The instructions on this page cover all networking options.

    1. On the Projects list page, select the project that contains the model deployments that you want to work with. If you need help finding the list page or the project, see Listing Projects.
    2. On the project details page, select Model deployments.
    3. Select Create model deployment.
    4. On the Create model deployment page, enter the following information.
      • Compartment
      • Name (Optional): Enter a unique name for the model deployment (limit of 255 characters). If you don't provide a name, a name is automatically generated. Example: modeldeployment20200108222435
      • Description (Optional): Enter a description (limit of 400 characters) for the model deployment.
      • Custom environment variable key (Optional): Enter a custom environment variable key.
      • Value (Optional): Enter the value for the key.
      • Models: Select Select to open the Select models panel, select the relevant option, and then select Submit to close the panel.
        Important

        Model artifacts that exceed 400 GB aren't supported for deployment. Select a smaller model artifact for deployment.
        • Single Model: Find the model with either Select a model compartment (specify compartment and project) or Using OCID, then select the model from the list.
        • Model Groups: Specify compartment and project, then select the model group from the list.
      • Change the Compute shape by selecting Change shape. Then, follow these steps in the Select compute shape panel.
        • Select an instance type.
        • Select a shape series.
        • Select one of the supported Compute shapes in the series. Select the shape that best suits how you want to use the resource.
        • Expand the selected shape to configure OCPUs and memory.
          • Number of OCPUs
          • Amount of memory (GB): For each OCPU, select up to 64 GB of memory and a maximum total of 512 GB. The minimum amount of memory allowed is either 1 GB or a value matching the number of OCPUs, whichever is greater.
          • Enable Burstable Shape: Select if using burstable VMs, and then for Baseline utilization per OCPU, select the percentage of OCPUs that you usually want to use. The supported values are 12.5% and 50%. (For model deployments, only the value of 50% is supported.)
        • Select Select shape.
      • Number of instances: Enter the number of instances for the model deployment to replicate the model on.
      • Autoscaling configuration (Optional): Select Enable autoscaling and enter the following information.
        • Minimum number of instances
        • Maximum number of instances
        • Cooldown period in seconds
        • Scaling metric type

          To use the custom scaling metric option, select Custom, and then specify the scale-in and scale-out queries.

          Important

          Include the following text in each MQL query to reference the resource OCID: {resourceId = "MODEL_DEPLOYMENT_OCID"}
        • Scale-in threshold in percentage
        • Scale-out threshold in percentage
        • Advanced options (Optional): Autoscale the load balancer. Set the value of maximum bandwidth to be more than the minimum bandwidth value, and no more than twice the minimum bandwidth value.
          • Scale-in instance count step
          • Scale-out instance count step
      • Networking resources: Select the relevant option.
        • Default Networking: Restricts traffic to Oracle services only. The system uses the existing service-managed network. The workload is attached by using a secondary VNIC to a preconfigured, service-managed VCN, and subnet. This provided subnet lets egress to the public internet through a NAT gateway, and access to other Oracle Cloud services through a service gateway.

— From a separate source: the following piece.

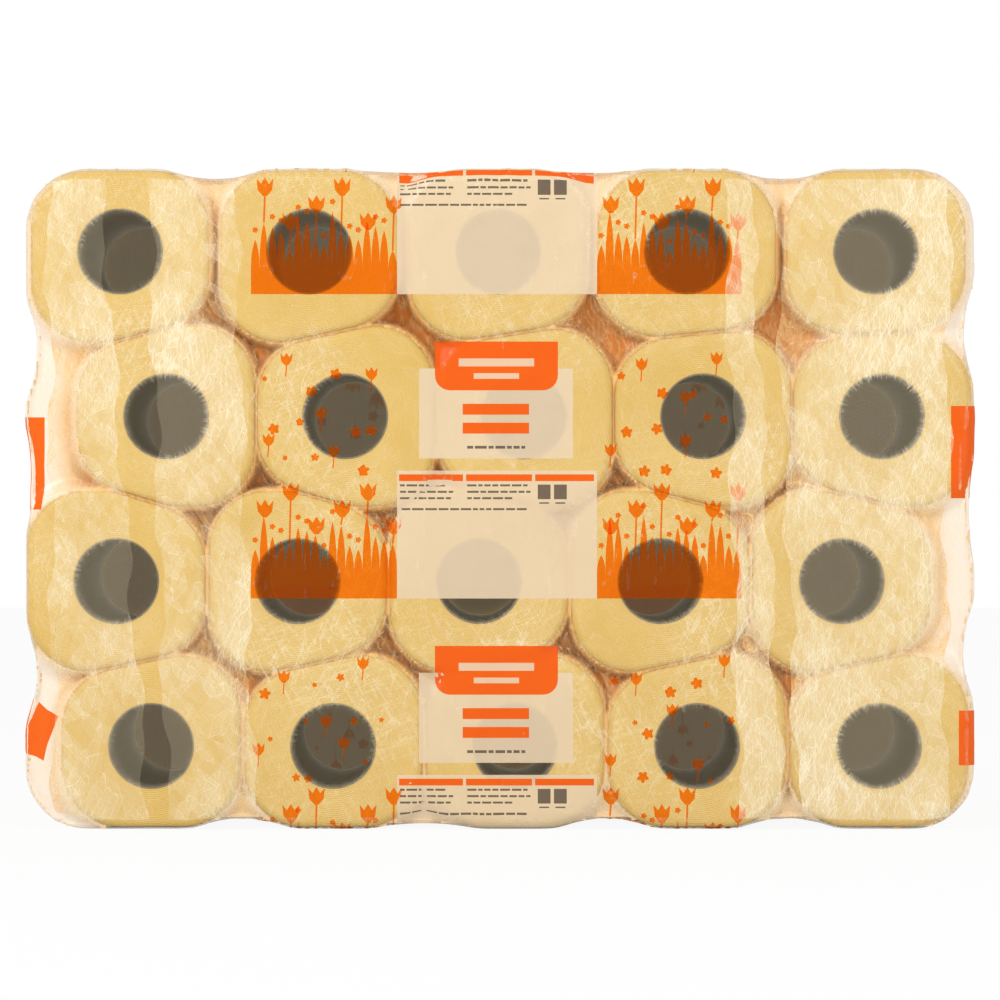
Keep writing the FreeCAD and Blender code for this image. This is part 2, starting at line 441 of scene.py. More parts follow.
def build_crepe():
    """The mottle of soft crepe paper: broad clouds and a fine grain, both from 0 to 1."""
    group, start, end = new_group(
        "crepe",
        [("Vector", "NodeSocketVector", None), ("Grain", "NodeSocketFloat", 700.0)],
        [("Clouds", "NodeSocketFloat"), ("Grain", "NodeSocketFloat")],
    )
    clouds = group.nodes.new("ShaderNodeTexNoise")
    clouds.inputs["Scale"].default_value = 45.0
    clouds.inputs["Detail"].default_value = 2.0
    grain = group.nodes.new("ShaderNodeTexNoise")
    grain.inputs["Detail"].default_value = 1.0
    group.links.new(start.outputs["Vector"], clouds.inputs["Vector"])
    group.links.new(start.outputs["Vector"], grain.inputs["Vector"])
    group.links.new(start.outputs["Grain"], grain.inputs["Scale"])
    group.links.new(clouds.outputs["Fac"], end.inputs["Clouds"])
    group.links.new(grain.outputs["Fac"], end.inputs["Grain"])
    return group


streak_glints_group = build_streak_glints()
facets_group = build_facets()
crepe_group = build_crepe()
print("groups:", [group.name for group in bpy.data.node_groups])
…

          If you need access only to the public internet and OCI services, we recommend using this option. It doesn't require you to create networking resources or write policies for networking permissions.

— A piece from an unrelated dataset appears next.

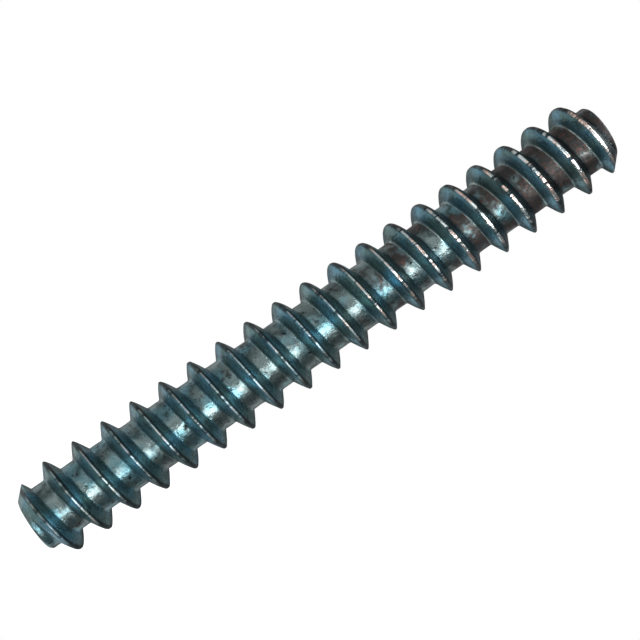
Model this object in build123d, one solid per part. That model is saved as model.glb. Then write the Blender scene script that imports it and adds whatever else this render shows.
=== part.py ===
from build123d import *
from math import cos, radians, tan
import os

# Driving dimensions of the threaded rod, in millimetres and degrees.
rod_length = 60.0        # between the two square-cut ends
crest_diameter = 8.0     # over the thread's crests
core_diameter = 5.3      # across the round core between the turns
pitch = 3.0              # advance in one turn, with a single right-hand start
flank_angle = 60.0       # between the two flanks of the ridge
crest_width = 0.16       # narrow land along the top of the ridge
end_diameter = 4.8       # flat disc left at each end by the bevel
bevel_angle = 45.0       # of the bevel at each end, from the rod's axis

# The bevel's cone starts a little outside the crests, so that it cuts the ridge cleanly.
crest_margin = 0.02

# A turn of the skin is made of this many short patches, side by side.
patches_per_turn = 6

# Sizes that follow.
crest_radius = crest_diameter / 2
core_radius = core_diameter / 2
ridge_height = crest_radius - core_radius
flank_width = ridge_height * tan(radians(flank_angle / 2))
band_width = pitch - crest_width - 2 * flank_width
blank_radius = crest_radius + crest_margin
bevel_length = (blank_radius - end_diameter / 2) / tan(radians(bevel_angle))

# One pitch of the section through the axis, as height and radius: up the core's
# band, out along the lower flank, across the crest and back down the upper flank.
section = [
    (0, core_radius),
    (band_width, core_radius),
    (band_width + flank_width, crest_radius),
    (band_width + flank_width + crest_width, crest_radius),
    (pitch, core_radius),
]

# A circular arc's middle control point lies further out than its ends and weighs less.
arc_cosine = cos(radians(180 / patches_per_turn))


def arc_points(height, radius, first_turn):
    """Control points of a short rising arc: its start, where its end tangents meet, its end."""
    points = []
    for share, distance in ((0, radius), (0.5, radius / arc_cosine), (1, radius)):
        turns = first_turn + share / patches_per_turn
        points.append(Vector(distance, 0, height + pitch * turns).rotate(Axis.Z, 360 * turns))
    return points


def patch(low, high, first_turn):
    """The ruled patch between two points of the section, over one part of a turn.

    Its control points weigh less the further out they are. That leaves its shape as
    it is and spaces its own coordinates so that straight chords lie close to it.
    """
    points = [list(pair) for pair in zip(arc_points(*low, first_turn), arc_points(*high, first_turn))]
    row_weights = [1 / max(radius, core_radius) for height, radius in (low, high)]
    weights = [[share * weight for weight in row_weights] for share in (1, arc_cosine, 1)]
    return Face.make_bezier_surface(points, weights)


def patched_turn(low, high):
    """The patches of one whole turn between two points of the section."""
    return [patch(low, high, part / patches_per_turn) for part in range(patches_per_turn)]


def turn_of_skin():
    """The skin of one turn: band, lower flank, crest and upper flank."""
    faces = []
    for low, high in zip(section, section[1:]):
        faces += patched_turn(low, high)
    return faces


def turn_end():
    """The faces that close the skin below its first turn or above its last.

    One is flat, in the half-plane where the turns meet, with the section as its
    outer side. The others are a screw face from the axis out to the core's helix.
    """
    outer_side = [(radius, 0, height) for height, radius in section]
    flat_face = Face(Wire.make_polygon([(0, 0, 0), *outer_side, (0, 0, pitch)], close=True))
    return [flat_face, *patched_turn((0, 0), (0, core_radius))]


def lifted(faces, turns):
    """The same faces, this many turns higher."""
    return [face.moved(Location((0, 0, turns * pitch))) for face in faces]


def long_thread():
    """A closed solid of whole turns that runs at least one turn past each end of the rod."""
    lowest_turn = -1
    highest_turn = int(rod_length // pitch) + 2
    skin, end_faces = turn_of_skin(), turn_end()
    faces = lifted(end_faces, lowest_turn) + lifted(end_faces, highest_turn)
    for turn in range(lowest_turn, highest_turn):
        faces += lifted(skin, turn)
    return Solid(Shell(faces))


def bevelled_blank():
    """The plain round bar that the thread is trimmed to: square ends with a bevel at each."""
    side = [
        (0, 0),
        (end_diameter / 2, 0),
        (blank_radius, bevel_length),
        (blank_radius, rod_length - bevel_length),
        (end_diameter / 2, rod_length),
        (0, rod_length),
    ]
    half_section = Plane.XZ * make_face(Polyline(*side, close=True))
    return revolve(half_section, Axis.Z)


threaded_rod = long_thread() & bevelled_blank()

os.makedirs("parts", exist_ok=True)
export_step(threaded_rod, "parts/threaded_rod.step")
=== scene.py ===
"""A short threaded rod of blue zinc-plated steel, standing on its end in a white studio."""

import logging
import math
from dataclasses import dataclass, field
from enum import Enum

import bmesh
import bpy
import numpy as np
from mathutils import Matrix, Vector


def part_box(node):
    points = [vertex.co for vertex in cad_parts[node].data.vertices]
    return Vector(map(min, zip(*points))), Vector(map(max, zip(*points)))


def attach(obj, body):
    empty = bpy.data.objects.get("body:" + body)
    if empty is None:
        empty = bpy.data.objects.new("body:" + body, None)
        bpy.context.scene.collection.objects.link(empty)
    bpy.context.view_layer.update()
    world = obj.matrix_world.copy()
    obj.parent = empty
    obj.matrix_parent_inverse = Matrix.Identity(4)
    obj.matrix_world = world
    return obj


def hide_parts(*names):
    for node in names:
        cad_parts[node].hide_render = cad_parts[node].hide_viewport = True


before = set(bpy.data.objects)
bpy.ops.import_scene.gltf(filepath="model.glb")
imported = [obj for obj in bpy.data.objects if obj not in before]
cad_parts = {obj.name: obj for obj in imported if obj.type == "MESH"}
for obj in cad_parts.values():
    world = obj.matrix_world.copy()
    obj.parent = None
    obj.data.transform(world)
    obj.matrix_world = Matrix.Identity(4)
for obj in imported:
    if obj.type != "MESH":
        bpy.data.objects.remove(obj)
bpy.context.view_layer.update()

log = logging.getLogger("threaded_rod")

Colour = tuple[float, float, float]
Factors = tuple[float, float, float]
Span = tuple[float, float]
Socket = bpy.types.NodeSocket
Setting = Socket | float | Colour

MM = 0.001
TAU = 2 * math.pi
IMAGE_SIDE = 640

NODE = "threaded_rod"
PIECE = "rod_surface"
THREAD_MAP = "thread_map"
WHITE = (1.0, 1.0, 1.0)


class Pattern(Enum):
    """What a pattern in a finish follows."""

    BODY = "the rod's own coordinates"
    THREAD = "the run of the thread and the way across it"


class End(Enum):
    """An end of the rod, with the seed of its saw marks."""

    LOWER = 17
    UPPER = 18


class Share(Enum):
    """How far a point belongs to a part of the thread, from nought to one, by its name in the mesh."""

    CREST = "crest_share"
    FLANK = "flank_share"
    ROOT = "root_share"
    FOOT = "foot_share"
    LEE = "lee_share"
    PIT = "pit_share"
    CAP = "cap_share"


def smooth_min(first: np.ndarray, second: np.ndarray, width: float) -> np.ndarray:
    """The lower of two heights, with the corner between them rounded off.

    Formula: the lower height, less a quarter of the width times the square of the
    share of the width by which the two heights are closer than it.

    Args:
        first: One height at each point.
        second: The other height at each point.
        width: Difference of heights over which the corner is rounded.

    Returns:
        The rounded lower height at each point.
    """
    closeness = np.maximum(width - np.abs(first - second), 0) / width
    return np.minimum(first, second) - closeness**2 * width / 4


def smooth_max(first: np.ndarray, second: np.ndarray, width: float) -> np.ndarray:
    """The higher of two heights, with a fillet in the corner: smooth_min upside down."""
    return -smooth_min(-first, -second, width)


def four_cornered(corners: list[np.ndarray]) -> np.ndarray:
    """Faces in rows of four vertex numbers, from one array of numbers for each corner."""
    return np.stack(corners, axis=-1).reshape(-1, 4)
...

        • Default networking with internet: Allows outbound internet access through the Data Science NAT gateway.
          Note

          You can't use Default networking with internet in disconnected realms and Oracle development tenancies. If your tenancy or compartment has a Data Science security zone policy that denies public network access (for example, deny model_deploy_public_network—see Data Science security zone policy), the service-managed public internet access option is disabled. If you try to use this option, you receive a 404 NotAuthorizedOrNotFound error.
        • Custom Networking: Select the VCN and subnet (by compartment) that you want to use.

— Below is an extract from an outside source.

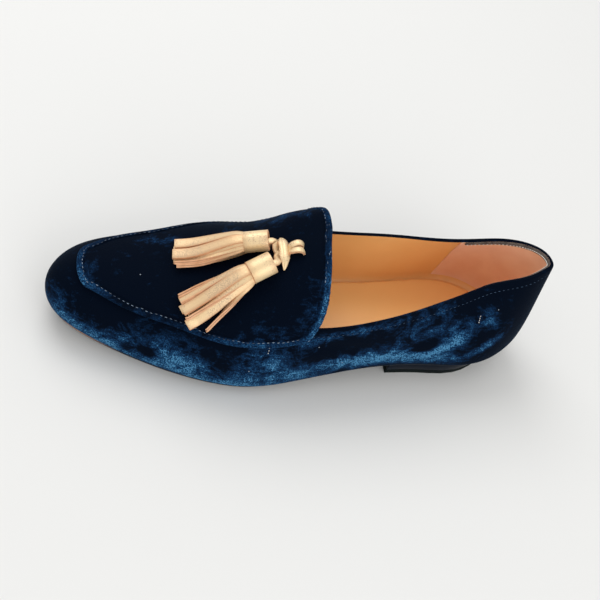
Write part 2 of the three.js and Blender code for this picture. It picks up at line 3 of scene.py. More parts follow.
import bmesh
import bpy
from mathutils import Matrix, Vector
from mathutils.bvhtree import BVHTree
from mathutils.kdtree import KDTree


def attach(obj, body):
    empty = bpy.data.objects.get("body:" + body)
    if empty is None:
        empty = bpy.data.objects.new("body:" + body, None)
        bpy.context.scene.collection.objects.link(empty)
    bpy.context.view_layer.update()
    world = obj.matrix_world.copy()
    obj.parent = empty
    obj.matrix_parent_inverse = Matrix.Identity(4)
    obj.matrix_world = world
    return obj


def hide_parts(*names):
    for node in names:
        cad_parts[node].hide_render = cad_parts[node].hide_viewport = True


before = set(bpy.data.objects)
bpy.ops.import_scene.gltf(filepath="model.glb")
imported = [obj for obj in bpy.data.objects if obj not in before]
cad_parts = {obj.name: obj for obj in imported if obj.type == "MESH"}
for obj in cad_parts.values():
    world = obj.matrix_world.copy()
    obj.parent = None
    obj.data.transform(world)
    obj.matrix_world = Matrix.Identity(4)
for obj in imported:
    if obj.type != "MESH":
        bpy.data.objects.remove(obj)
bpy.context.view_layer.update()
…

          For egress access to the public internet, use a private subnet with a route to a NAT gateway.

          Note

          • Custom networking must be used to use a file storage mount.
          • Switching from custom networking to managed networking isn't supported after creation.
          • If you see the banner The specified subnet is not accessible. Select a different subnet., then create a policy that allows Data Science to use custom networking. See Policies.
      • Endpoint type: Select the relevant option.
        • Public endpoint: Enables data access to a managed instance from outside a virtual cloud network (VCN).
        • Private endpoint: Specifies the private endpoint to use for the model deployment. Deployments that use private networking or private endpoints can't enable service-managed public internet access.
          • Private endpoint compartment
          • Private endpoint
      • Logging (Optional): Select Select to open the Select logging panel, enter the following information, and then select Submit to close the panel.
        Note

        Logging requires configured access or predict logging.
        • For access logs, select a compartment, log group, and log name.
        • For predict logs, select a compartment, log group, and log name.
      • Set your BYOC environment (under Use a Custom Container Image) (Optional): Select Select to open the Set your BYOC environment panel, enter the following information, and select Select again to close the panel.
        • Repository compartment
        • Repository: Enter the repository that contains the custom image.
        • Image: Enter the custom image to use at runtime.
        • Digest: Enter the image digest. For example: sha256:<digest>. The digest must match the exact image you're deploying.
        • Entrypoint: Enter one or more entry point files to run when the container starts, such as /opt/script/entrypoint.sh. Don't use quotation marks at the end.
        • Server port: Enter the port for the inference web server. The default is 8080. Valid range: 1024–65535, except 24224, 8446, 8447.
        • Health check port: Enter the port for the container health check. The default is the server port. Valid range: 1024–65535, except 24224, 8446, 8447.
      • Deployment mode (under Advanced options) (Optional): Select the load balancing bandwidth in Mbps or use the 10 Mbps default.

        Tips for load balancing:

        If you know the common payload size and the frequency of requests per second, you can use the following formula to estimate the bandwidth of the load balancer that you need. We recommend that you add an extra 20% to account for estimation errors and sporadic peak traffic.

        (Payload size in KB) * (Estimated requests per second) * 8 / 1024

        For example, if the payload is 1,024 KB and you estimate 120 requests per second, then the recommended load balancer bandwidth would be (1024 * 120 * 8 / 1024) * 1.2 = 1152 Mbps.

        Remember that the maximum supported payload size is 10 MB when dealing with image payloads.

        If the request payload size is more than the allocated bandwidth of the load balancer that was defined, then the request is rejected with a 429 status code.

      • Tags (under Advanced options) (Optional): Add tags to the model deployment. If you have permissions to create a resource, then you also have permissions to apply free-form tags to that resource. To apply a defined tag, you must have permissions to use the tag namespace. For more information about tagging, see Resource Tags. If you're not sure whether to apply tags, skip this option or ask an administrator. You can apply tags later.
    5. Select Create.
  • Use the oci data-science model-deployment create command and required parameters to create a model deployment:

    oci data-science model-deployment create --compartment-id <compartment-id> ... [OPTIONS]

    For a complete list of parameters and values for CLI commands, see the CLI Command Reference.

  • Use the CreateModelDeployment operation to create a model deployment.